Herbie Hancock
「 JAZZ 」
その言葉が持つイメージがすでに敷居を高くかんじさせてしまうジャズも、こんなところからトライすると聴きやすいのでは?という1曲を、今回は紹介したいと思います。
ハービー・ハンコックの 「 BRING DOWN THE BIRDS 」
ビートルズが世界中に旋風を巻き起こし、アメリカではヒッピー文化やサイケデリック文化が一大ムーブメントを起こしていた1960年代中盤。

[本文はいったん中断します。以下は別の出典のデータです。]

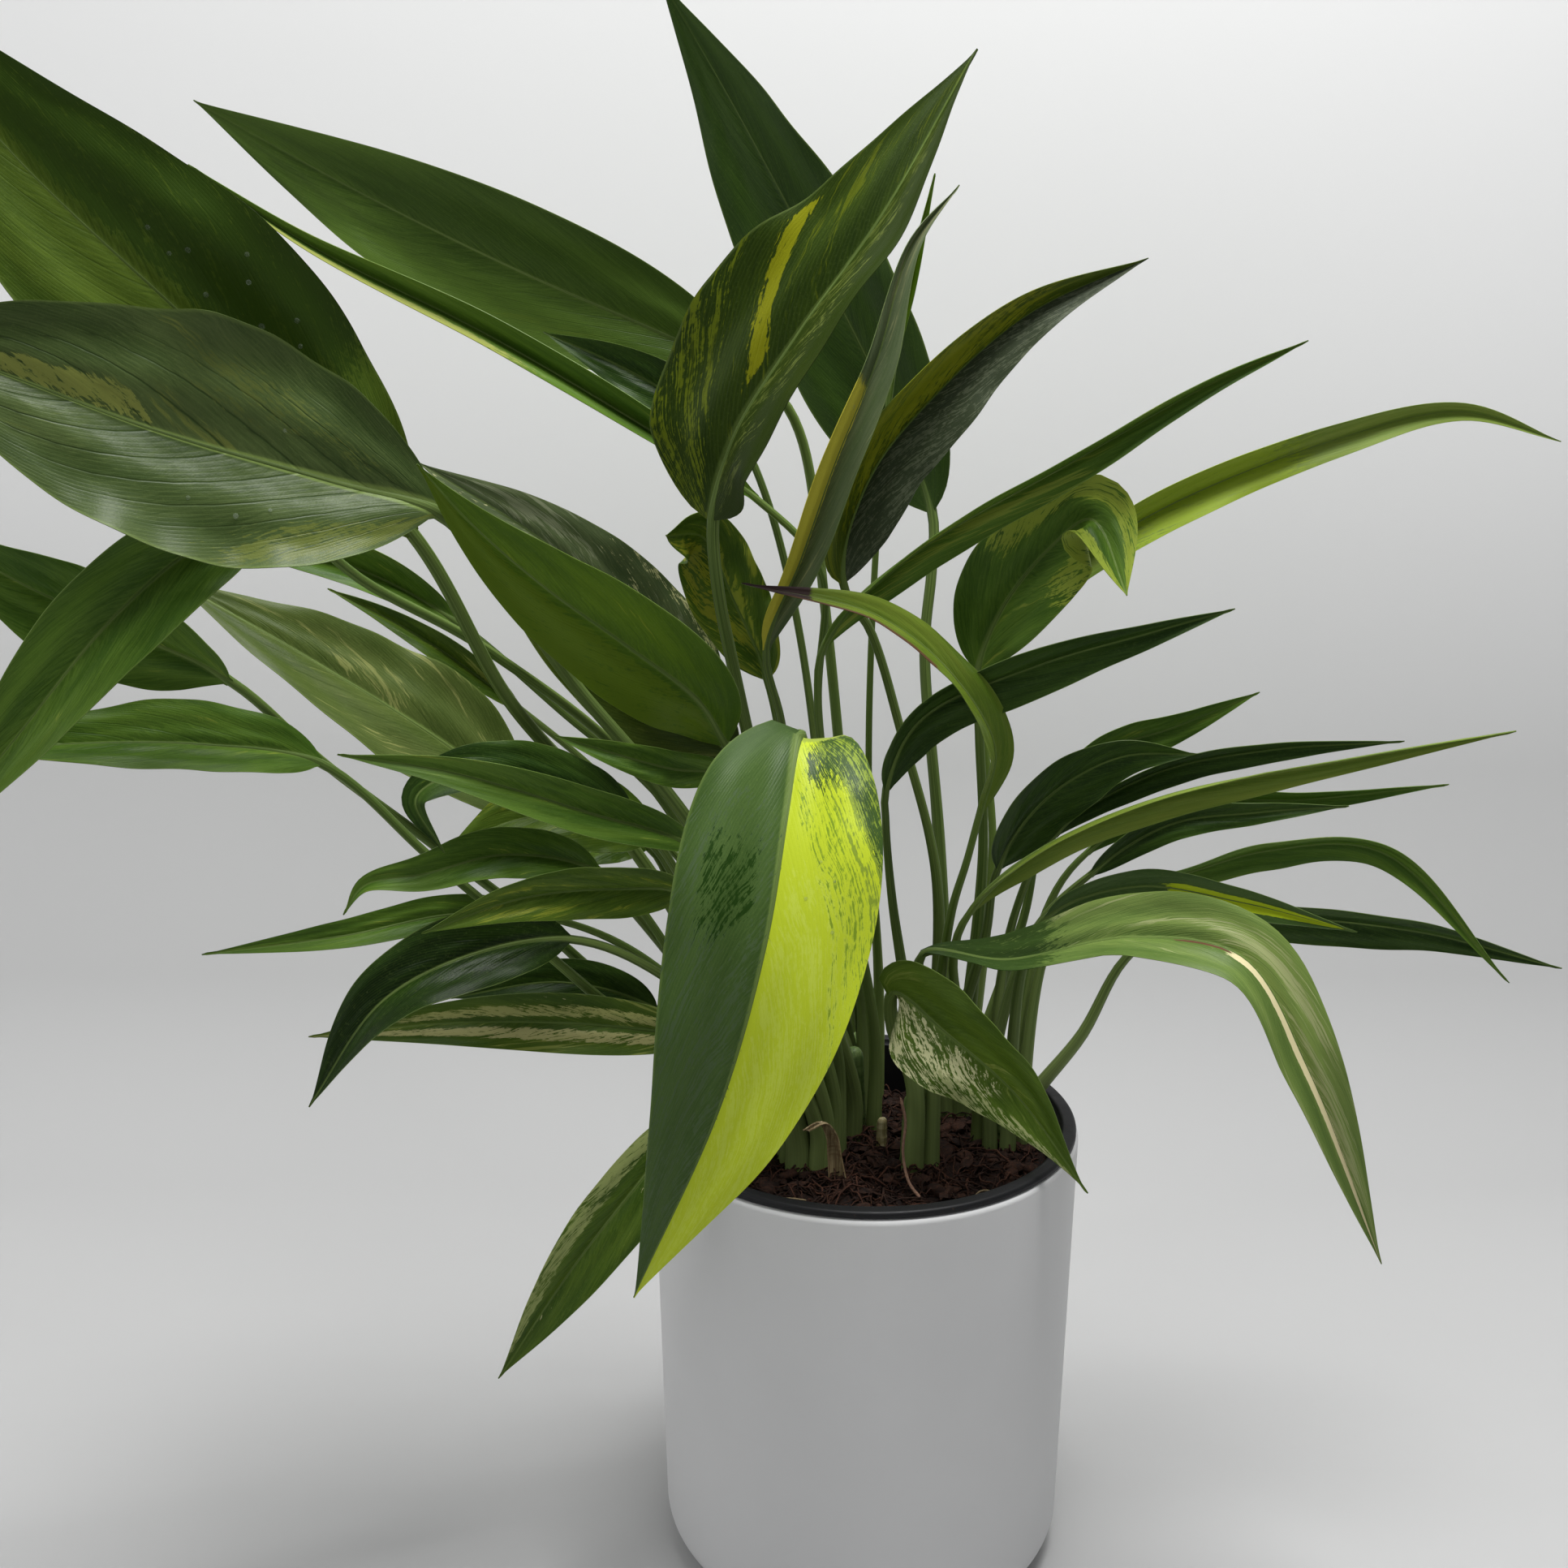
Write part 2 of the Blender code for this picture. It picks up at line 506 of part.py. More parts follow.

イギリスではモッズ・ルックできめた若者たちや、ミニスカートのTwiggyが登場。
スウィンギング・ロンドンと呼ばれたムーブメントが起こり、興奮と熱狂の中で伝統的な階級は崩れ、様々な分野で新しい才能が芽生えたロンドンは、若者文化の発信地となっていました。

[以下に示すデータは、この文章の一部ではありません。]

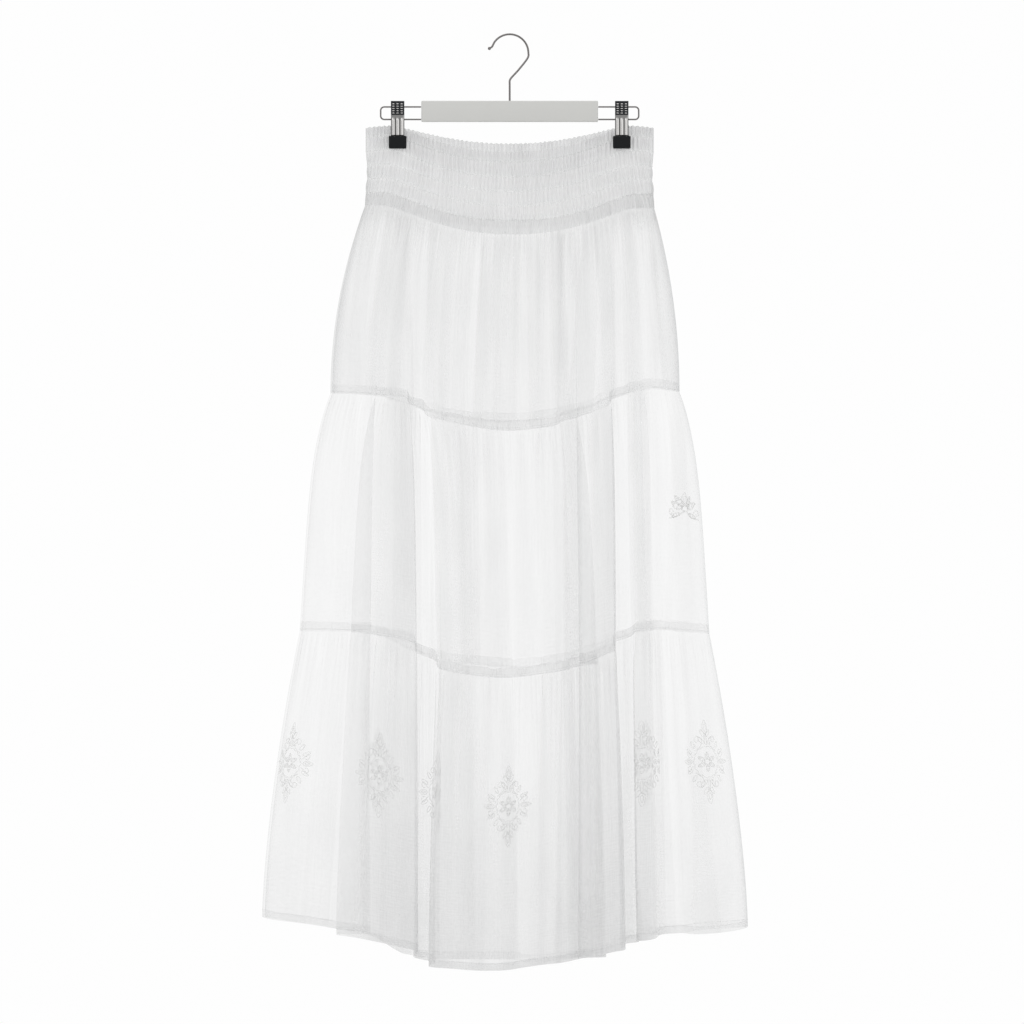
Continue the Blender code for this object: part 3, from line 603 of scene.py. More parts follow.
class Yoke:
    """The front or back half of the shirred yoke."""

    cut, height = YOKE_CUT, YOKE_HEIGHT

    def __init__(self, facing, sizes):
        self.facing, self.sizes = facing, sizes
        self.top = waist_curve(WAIST_HALF_WIDTH, PINCH_DEPTH, TOP_BELLY[facing], YOKE_TOP_LOOP)
        self.parts = (self.top, waist_curve(*YOKE_NECK), waist_curve(*YOKE_FOOT))
        # the top edge, the elastics and the foot, as shares down the yoke
        down = [0.0] + [sizes.frill + row * sizes.row_height for row in range(sizes.rows + 1)]
        self.elastics = np.array(down + [YOKE_HEIGHT]) / YOKE_HEIGHT
        seed = 70 if facing == FRONT else 80
        self.ribs = [Ridges(seed + row, sizes.ribs, sizes.rib_height, 0.001, 1e6, 0.28)
                     for row in range(len(self.elastics) - 1)]

    def blended(self, share, top, neck, foot):
        """What lies between the values at the yoke's top, neck and foot."""
        opened = np.clip((share - PINCH_SHARE) / (NECK_SHARE - PINCH_SHARE), 0.0, 1.0)[..., None]
        below = np.clip((share - NECK_SHARE) / (1 - NECK_SHARE), 0.0, 1.0)[..., None]
        return blend(blend(top, neck, opened), foot, below)

    def gathered(self, cloth):
        """How closely what is sewn inside the yoke is gathered: more at its sides."""
        return (1.35 if self.facing == FRONT else 0.55) * (0.95 + 0.40 * abs(2 * cloth - 1))

    def fullness(self, cloth, share):
        """The cloth is densest in the frill and between the ribs, and open at the elastics."""
        down, closeness, change = zip(*YOKE_DENSITY)
        sideways = 2 * cloth - 1
        full = self.cut[0] / self.top.length * np.interp(share, down, closeness) \
            * (1 + np.interp(share, down, change) * sideways ** 2) \
            * (1.02 + 0.05 * sideways ** 3) \
            * (1 - 0.04 * self.facing * np.clip((0.14 - share) / 0.05, 0.0, 1.0))
        row = np.clip(np.searchsorted(self.elastics, share) - 1, 0, len(self.ribs) - 1)
        for number, ribs in enumerate(self.ribs):
            rib = ribs.read(cloth) / ribs.nominal
            full = np.where(row == number, full * (1 - 0.20 * rib), full)
        for elastic in self.elastics[1:-1]:
            full *= 1 - 0.32 * bell((share - elastic) * self.height, ELASTIC_WIDTH)
        return full

    def relief(self, cloth, share, across):
        """Ribs that the elastics gather, and the puff of cloth between two elastics."""
        raised = np.zeros_like(cloth)
        last = len(self.ribs) - 1
        for row, ribs in enumerate(self.ribs):
            top, foot = self.elastics[row], self.elastics[row + 1]
            down = (share - top) / (foot - top)
            inside = (down > (-1.0 if row == 0 else 0.0)) & (down <= (2.0 if row == last else 1.0))
            down = np.clip(down, 0.0, 1.0)
            bulge = np.sin(np.pi * down)
            if row == 0:
                swell, rib = 0.35 * bulge, 1.25 - 0.65 * ease(down)
            elif row == last:
                swell, rib = 0.25 * bulge, 0.35 + 0.25 * (1 - down)
            else:
                swell, rib = bulge ** 0.7, 0.55 + 0.45 * bulge
            raised = np.where(inside, self.sizes.puff * swell + ribs.read(cloth) * rib, raised)
        under_clip = np.exp(-((abs(across) - CLIP_X) / CLIP_PRESS) ** 6)
        raised *= 1 - 0.72 * under_clip * (1 - ease((share - 0.32) / 0.25))
        return raised * ease(from_side(cloth, self.top.length) / 0.004)

    def surface(self, cloth, share, lift=0.0):
        """The points of the cloth, lifted off it by this much."""
        share = np.broadcast_to(share, cloth.shape)
        point = self.blended(share, *(part.read(cloth) for part in self.parts))
        out = unit(self.blended(share, *(part.outward(cloth) for part in self.parts)))
        across = point[..., 0]
        height = blend(yoke_top_height(across, self.facing), yoke_seam_height(across, self.facing),
                       share)
        frill_wave = 0.0013 + 0.0006 * np.sin(1100.0 * across)
        height = height + frill_wave * (1 - ease(share / 0.06))
        point = point + out * (self.relief(cloth, share, across) + lift)[..., None]
        return np.stack([point[..., 0], self.facing * point[..., 1], height], axis=-1)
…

そんなスウィンギング・ロンドン真っただ中の 1967年に制作された
ミケランジェロ・アントニオーニ監督の映画 「 BLOW-UP 」
この映画で音楽を担当したのが、ジャズピアニストの第1人者であるハービー・ハンコックでした。
この映画のサウンドトラックは、ジャズでありながらも、ロックやブルースの要素を取り取り入れたものが多く、彼の引出しの多さに驚かされる作品でもありますが、その中でもとりわけ 「BRING DOWN THE BIRDS 」は、ベースラインがクールなオルガン・ジャズナンバーで、当時のロンドンの空気を含んだカッコいい作品です。
1970年代には、南米チリのラテン・レア・グルーブのグループ EL COMBO XINGU がカバーしており、自然と体が動いてしまうようなジャズ・ファンクなアレンジに。
更に1990年には、アメリカのハウス・ミュージック・グループ DEEE-LITE がサンプリングし、全米4位の大ヒットを成し遂げたことを機に世界中に広く知れ渡ることにもなります。
1960年にキャリアをスタートさせ、ニューヨークにあるジャズの聖域 「 Blue Note 」の中心アーティストとして活動し、フュージョンやジャズ・ファンク、ジャズ・ヒップホップなど、新しいジャズスタイルを世に送り出し、未だにジャズシーンの最先端を走り続けているハービー・ハンコック、74歳。
このアルバムでは、一緒にセッションしているメンバーも一流のジャズメンが名を連ねていますので、そういったところから、また違ったJAZZを探してみても楽しいかもしれませんね。